━━ Available data

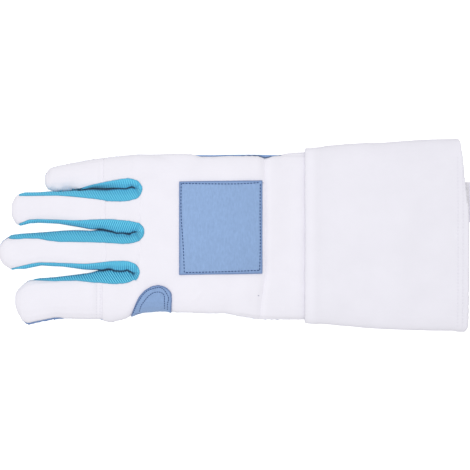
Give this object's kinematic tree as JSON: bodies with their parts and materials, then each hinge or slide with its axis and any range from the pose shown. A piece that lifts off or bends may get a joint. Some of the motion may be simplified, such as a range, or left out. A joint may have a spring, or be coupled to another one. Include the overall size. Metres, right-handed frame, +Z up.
{
  "type": "fencing glove",
  "caption": "Right-hand fencing glove lying palm down: stretch gussets between the fingers, sewn patches and a long flared gauntlet cuff.",
  "frame": {"origin": "on the table, under the middle of the glove's outline", "axes": "+X from the fingertips towards the cuff's mouth, +Y towards the little finger's side, +Z up from the table; the glove lies palm down"},
  "size_m": [0.331, 0.1346, 0.0342],
  "materials": {
    "white_cloth": "white padded microfibre cloth, matt, with a very fine grain",
    "cuff_cloth": "white cuff cloth, matt, slightly greyer, with a very fine weave",
    "blue_suede": "light blue suede with a short nap",
    "turquoise_knit": "turquoise stretch twill with fine slanting ribs"
  },
  "bodies": {
    "root": {"hand_back": "white_cloth", "finger_back_little": "white_cloth", "finger_back_ring": "white_cloth", "finger_back_middle": "white_cloth", "finger_back_index": "white_cloth", "thumb_back": "white_cloth", "wrist_sleeve": "white_cloth", "gauntlet": "cuff_cloth", "mouth_tab": "cuff_cloth", "palm": "blue_suede", "thumb_front": "blue_suede", "back_patch": "blue_suede", "crotch_patch": "blue_suede", "gusset_little_ring": "turquoise_knit", "gusset_ring_middle": "turquoise_knit", "gusset_middle_index": "turquoise_knit"}
  },
  "joints": []
}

━━━━

Work to be completed » Write the data out again in full and exactly.

Right answer »
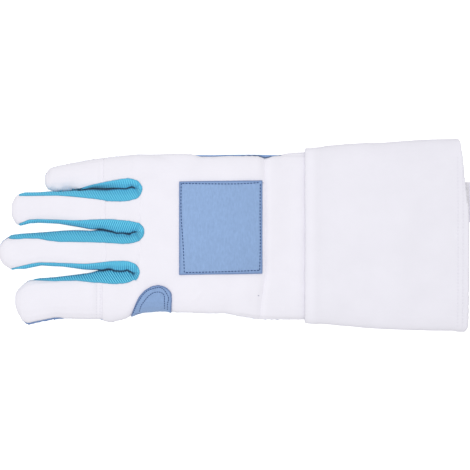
Give this object's kinematic tree as JSON: bodies with their parts and materials, then each hinge or slide with its axis and any range from the pose shown. A piece that lifts off or bends may get a joint. Some of the motion may be simplified, such as a range, or left out. A joint may have a spring, or be coupled to another one. Include the overall size. Metres, right-handed frame, +Z up.
{
  "type": "fencing glove",
  "caption": "Right-hand fencing glove lying palm down: stretch gussets between the fingers, sewn patches and a long flared gauntlet cuff.",
  "frame": {"origin": "on the table, under the middle of the glove's outline", "axes": "+X from the fingertips towards the cuff's mouth, +Y towards the little finger's side, +Z up from the table; the glove lies palm down"},
  "size_m": [0.331, 0.1346, 0.0342],
  "materials": {
    "white_cloth": "white padded microfibre cloth, matt, with a very fine grain",
    "cuff_cloth": "white cuff cloth, matt, slightly greyer, with a very fine weave",
    "blue_suede": "light blue suede with a short nap",
    "turquoise_knit": "turquoise stretch twill with fine slanting ribs"
  },
  "bodies": {
    "root": {"hand_back": "white_cloth", "finger_back_little": "white_cloth", "finger_back_ring": "white_cloth", "finger_back_middle": "white_cloth", "finger_back_index": "white_cloth", "thumb_back": "white_cloth", "wrist_sleeve": "white_cloth", "gauntlet": "cuff_cloth", "mouth_tab": "cuff_cloth", "palm": "blue_suede", "thumb_front": "blue_suede", "back_patch": "blue_suede", "crotch_patch": "blue_suede", "gusset_little_ring": "turquoise_knit", "gusset_ring_middle": "turquoise_knit", "gusset_middle_index": "turquoise_knit"}
  },
  "joints": []
}